Dollar-cost averaging involves investing a fixed amount in cryptocurrency at regular intervals, regardless of price. This low-risk crypto strategy smooths out volatility, removes the stress of timing the market, and builds discipline by purchasing more coins when prices drop and fewer when they rise.
How can beginners earn passive income from cryptocurrency without trading?
Beginners can stake established cryptocurrencies like Ethereum or Cardano to earn passive rewards, typically 3–5% annually. Staking supports network security and generates returns regardless of short-term price movements, making it a lower-risk approach compared to active trading for those new to crypto.
What percentage of my portfolio should I allocate to cryptocurrency as a beginner?
Conservative beginners should limit cryptocurrency to 5–10% of their total investment portfolio.
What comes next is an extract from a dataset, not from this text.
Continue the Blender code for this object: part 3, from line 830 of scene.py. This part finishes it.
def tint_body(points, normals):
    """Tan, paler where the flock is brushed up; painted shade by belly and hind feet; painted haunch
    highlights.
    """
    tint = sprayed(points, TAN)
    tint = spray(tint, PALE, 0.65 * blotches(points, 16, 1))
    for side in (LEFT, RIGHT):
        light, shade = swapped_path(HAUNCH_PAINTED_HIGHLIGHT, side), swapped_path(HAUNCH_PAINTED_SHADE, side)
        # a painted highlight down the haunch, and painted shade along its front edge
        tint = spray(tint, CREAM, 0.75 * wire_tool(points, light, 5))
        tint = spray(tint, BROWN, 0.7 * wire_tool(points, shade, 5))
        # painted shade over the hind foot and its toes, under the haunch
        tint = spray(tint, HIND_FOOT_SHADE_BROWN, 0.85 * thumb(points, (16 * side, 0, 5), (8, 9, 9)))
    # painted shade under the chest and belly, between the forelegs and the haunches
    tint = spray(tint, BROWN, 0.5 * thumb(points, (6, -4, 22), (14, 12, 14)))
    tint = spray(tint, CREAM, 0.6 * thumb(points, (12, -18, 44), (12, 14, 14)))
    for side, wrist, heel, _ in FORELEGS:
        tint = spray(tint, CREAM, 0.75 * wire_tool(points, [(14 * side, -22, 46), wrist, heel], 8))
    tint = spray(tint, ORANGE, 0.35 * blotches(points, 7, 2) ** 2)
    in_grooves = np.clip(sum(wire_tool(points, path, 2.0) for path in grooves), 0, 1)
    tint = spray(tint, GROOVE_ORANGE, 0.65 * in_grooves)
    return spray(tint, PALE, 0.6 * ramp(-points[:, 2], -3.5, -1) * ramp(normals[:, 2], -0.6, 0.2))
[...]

This ensures crypto volatility doesn’t dominate overall financial health whilst still providing exposure to digital assets’ long-term potential within a properly diversified investment strategy.
Are crypto index funds safer than buying individual cryptocurrencies?
Crypto index funds offer instant diversification across multiple assets, reducing risk from any single cryptocurrency failing. Market-cap-weighted indices emphasising Bitcoin and Ethereum present lower-risk options for beginners, though fees of 1–2.5% annually and limited performance history should be considered carefully.
Should I keep my cryptocurrency on an exchange or in a personal wallet?
For amounts beyond casual spending, hardware wallets provide superior security. The principle ‘not your keys, not your coins’ means exchange-held crypto remains vulnerable to hacks or platform insolvency. Hardware wallets keep private keys offline, offering protection essential for long-term low-risk strategies.
Can you lose money with dollar-cost averaging in crypto?
Yes, dollar-cost averaging doesn’t eliminate market risk. If cryptocurrency prices decline overall during your investment period, you’ll experience losses. However, DCA reduces the risk of poorly timed lump-sum investments and typically produces better average entry prices during volatile markets than trying to time purchases.